== Raw data

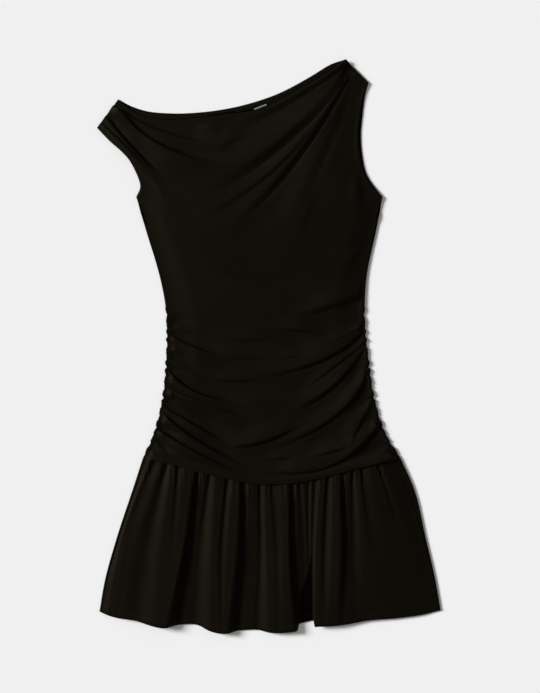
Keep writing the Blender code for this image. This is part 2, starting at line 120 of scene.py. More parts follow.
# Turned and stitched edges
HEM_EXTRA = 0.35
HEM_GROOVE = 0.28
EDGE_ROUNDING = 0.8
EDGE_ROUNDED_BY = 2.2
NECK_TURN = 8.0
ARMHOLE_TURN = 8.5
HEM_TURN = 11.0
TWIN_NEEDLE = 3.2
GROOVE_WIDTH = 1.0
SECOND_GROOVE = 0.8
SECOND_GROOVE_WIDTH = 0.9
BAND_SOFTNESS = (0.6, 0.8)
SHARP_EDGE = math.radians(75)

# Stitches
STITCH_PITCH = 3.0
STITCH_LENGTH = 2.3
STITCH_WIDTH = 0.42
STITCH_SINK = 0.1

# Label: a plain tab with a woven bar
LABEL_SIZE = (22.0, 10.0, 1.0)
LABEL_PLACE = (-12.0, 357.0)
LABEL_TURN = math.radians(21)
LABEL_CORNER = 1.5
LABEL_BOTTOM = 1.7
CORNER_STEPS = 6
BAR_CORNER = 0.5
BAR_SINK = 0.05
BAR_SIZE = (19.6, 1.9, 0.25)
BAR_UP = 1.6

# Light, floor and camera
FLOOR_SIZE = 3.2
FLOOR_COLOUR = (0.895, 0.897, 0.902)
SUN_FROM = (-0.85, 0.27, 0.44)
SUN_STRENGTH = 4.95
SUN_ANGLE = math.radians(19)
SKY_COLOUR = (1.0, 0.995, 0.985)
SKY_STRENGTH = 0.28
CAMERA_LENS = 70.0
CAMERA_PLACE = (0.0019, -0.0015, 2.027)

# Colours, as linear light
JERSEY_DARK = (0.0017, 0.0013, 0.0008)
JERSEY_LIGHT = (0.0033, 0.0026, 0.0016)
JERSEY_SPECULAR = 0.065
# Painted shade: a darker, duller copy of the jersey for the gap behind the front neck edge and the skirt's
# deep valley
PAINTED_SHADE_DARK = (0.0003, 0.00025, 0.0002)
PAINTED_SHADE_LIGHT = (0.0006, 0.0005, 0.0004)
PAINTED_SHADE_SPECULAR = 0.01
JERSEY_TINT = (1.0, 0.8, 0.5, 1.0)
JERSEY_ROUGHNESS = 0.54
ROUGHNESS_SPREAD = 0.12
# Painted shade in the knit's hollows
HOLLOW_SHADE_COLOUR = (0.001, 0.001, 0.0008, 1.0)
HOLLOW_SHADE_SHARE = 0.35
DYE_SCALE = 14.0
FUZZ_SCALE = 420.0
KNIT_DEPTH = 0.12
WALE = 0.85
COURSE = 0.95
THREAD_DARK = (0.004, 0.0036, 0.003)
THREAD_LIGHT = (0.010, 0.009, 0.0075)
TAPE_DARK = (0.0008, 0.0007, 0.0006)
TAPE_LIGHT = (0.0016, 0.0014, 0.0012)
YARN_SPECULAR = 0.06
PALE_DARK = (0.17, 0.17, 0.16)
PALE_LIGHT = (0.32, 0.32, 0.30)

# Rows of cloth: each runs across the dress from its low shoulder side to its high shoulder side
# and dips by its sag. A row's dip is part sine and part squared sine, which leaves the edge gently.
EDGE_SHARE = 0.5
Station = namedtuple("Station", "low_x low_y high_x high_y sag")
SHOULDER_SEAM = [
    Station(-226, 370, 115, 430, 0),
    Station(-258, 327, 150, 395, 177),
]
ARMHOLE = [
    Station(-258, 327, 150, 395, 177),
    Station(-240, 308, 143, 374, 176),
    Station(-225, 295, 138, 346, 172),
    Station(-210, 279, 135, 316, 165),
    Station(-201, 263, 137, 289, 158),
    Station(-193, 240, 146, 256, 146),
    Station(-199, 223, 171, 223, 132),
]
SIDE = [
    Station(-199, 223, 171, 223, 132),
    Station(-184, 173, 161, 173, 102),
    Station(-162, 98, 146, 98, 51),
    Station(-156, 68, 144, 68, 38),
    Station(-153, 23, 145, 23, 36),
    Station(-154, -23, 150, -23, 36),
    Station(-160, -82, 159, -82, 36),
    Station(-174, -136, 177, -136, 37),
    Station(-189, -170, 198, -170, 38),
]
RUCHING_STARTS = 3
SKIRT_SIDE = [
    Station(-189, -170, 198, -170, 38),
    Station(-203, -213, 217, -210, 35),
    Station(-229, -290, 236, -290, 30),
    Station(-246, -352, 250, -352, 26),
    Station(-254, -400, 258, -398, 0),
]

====

→ **What is expected**
Restate the whole of the material exactly.

→ **Final result**
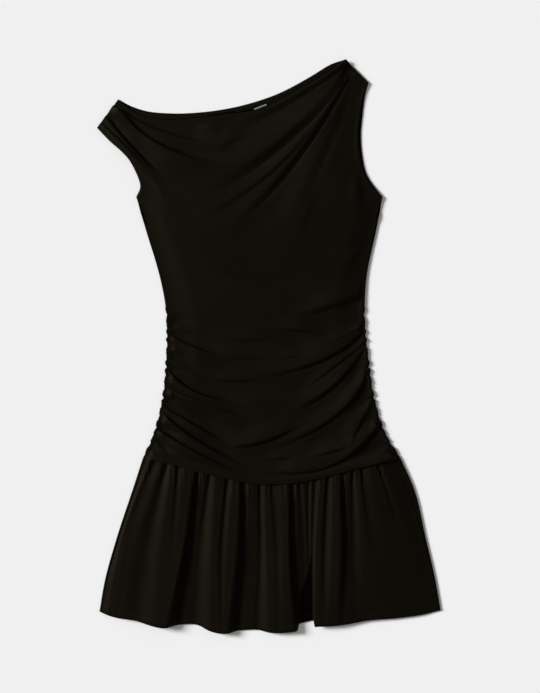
Keep writing the Blender code for this image. This is part 2, starting at line 120 of scene.py. More parts follow.
# Turned and stitched edges
HEM_EXTRA = 0.35
HEM_GROOVE = 0.28
EDGE_ROUNDING = 0.8
EDGE_ROUNDED_BY = 2.2
NECK_TURN = 8.0
ARMHOLE_TURN = 8.5
HEM_TURN = 11.0
TWIN_NEEDLE = 3.2
GROOVE_WIDTH = 1.0
SECOND_GROOVE = 0.8
SECOND_GROOVE_WIDTH = 0.9
BAND_SOFTNESS = (0.6, 0.8)
SHARP_EDGE = math.radians(75)

# Stitches
STITCH_PITCH = 3.0
STITCH_LENGTH = 2.3
STITCH_WIDTH = 0.42
STITCH_SINK = 0.1

# Label: a plain tab with a woven bar
LABEL_SIZE = (22.0, 10.0, 1.0)
LABEL_PLACE = (-12.0, 357.0)
LABEL_TURN = math.radians(21)
LABEL_CORNER = 1.5
LABEL_BOTTOM = 1.7
CORNER_STEPS = 6
BAR_CORNER = 0.5
BAR_SINK = 0.05
BAR_SIZE = (19.6, 1.9, 0.25)
BAR_UP = 1.6

# Light, floor and camera
FLOOR_SIZE = 3.2
FLOOR_COLOUR = (0.895, 0.897, 0.902)
SUN_FROM = (-0.85, 0.27, 0.44)
SUN_STRENGTH = 4.95
SUN_ANGLE = math.radians(19)
SKY_COLOUR = (1.0, 0.995, 0.985)
SKY_STRENGTH = 0.28
CAMERA_LENS = 70.0
CAMERA_PLACE = (0.0019, -0.0015, 2.027)

# Colours, as linear light
JERSEY_DARK = (0.0017, 0.0013, 0.0008)
JERSEY_LIGHT = (0.0033, 0.0026, 0.0016)
JERSEY_SPECULAR = 0.065
# Painted shade: a darker, duller copy of the jersey for the gap behind the front neck edge and the skirt's
# deep valley
PAINTED_SHADE_DARK = (0.0003, 0.00025, 0.0002)
PAINTED_SHADE_LIGHT = (0.0006, 0.0005, 0.0004)
PAINTED_SHADE_SPECULAR = 0.01
JERSEY_TINT = (1.0, 0.8, 0.5, 1.0)
JERSEY_ROUGHNESS = 0.54
ROUGHNESS_SPREAD = 0.12
# Painted shade in the knit's hollows
HOLLOW_SHADE_COLOUR = (0.001, 0.001, 0.0008, 1.0)
HOLLOW_SHADE_SHARE = 0.35
DYE_SCALE = 14.0
FUZZ_SCALE = 420.0
KNIT_DEPTH = 0.12
WALE = 0.85
COURSE = 0.95
THREAD_DARK = (0.004, 0.0036, 0.003)
THREAD_LIGHT = (0.010, 0.009, 0.0075)
TAPE_DARK = (0.0008, 0.0007, 0.0006)
TAPE_LIGHT = (0.0016, 0.0014, 0.0012)
YARN_SPECULAR = 0.06
PALE_DARK = (0.17, 0.17, 0.16)
PALE_LIGHT = (0.32, 0.32, 0.30)

# Rows of cloth: each runs across the dress from its low shoulder side to its high shoulder side
# and dips by its sag. A row's dip is part sine and part squared sine, which leaves the edge gently.
EDGE_SHARE = 0.5
Station = namedtuple("Station", "low_x low_y high_x high_y sag")
SHOULDER_SEAM = [
    Station(-226, 370, 115, 430, 0),
    Station(-258, 327, 150, 395, 177),
]
ARMHOLE = [
    Station(-258, 327, 150, 395, 177),
    Station(-240, 308, 143, 374, 176),
    Station(-225, 295, 138, 346, 172),
    Station(-210, 279, 135, 316, 165),
    Station(-201, 263, 137, 289, 158),
    Station(-193, 240, 146, 256, 146),
    Station(-199, 223, 171, 223, 132),
]
SIDE = [
    Station(-199, 223, 171, 223, 132),
    Station(-184, 173, 161, 173, 102),
    Station(-162, 98, 146, 98, 51),
    Station(-156, 68, 144, 68, 38),
    Station(-153, 23, 145, 23, 36),
    Station(-154, -23, 150, -23, 36),
    Station(-160, -82, 159, -82, 36),
    Station(-174, -136, 177, -136, 37),
    Station(-189, -170, 198, -170, 38),
]
RUCHING_STARTS = 3
SKIRT_SIDE = [
    Station(-189, -170, 198, -170, 38),
    Station(-203, -213, 217, -210, 35),
    Station(-229, -290, 236, -290, 30),
    Station(-246, -352, 250, -352, 26),
    Station(-254, -400, 258, -398, 0),
]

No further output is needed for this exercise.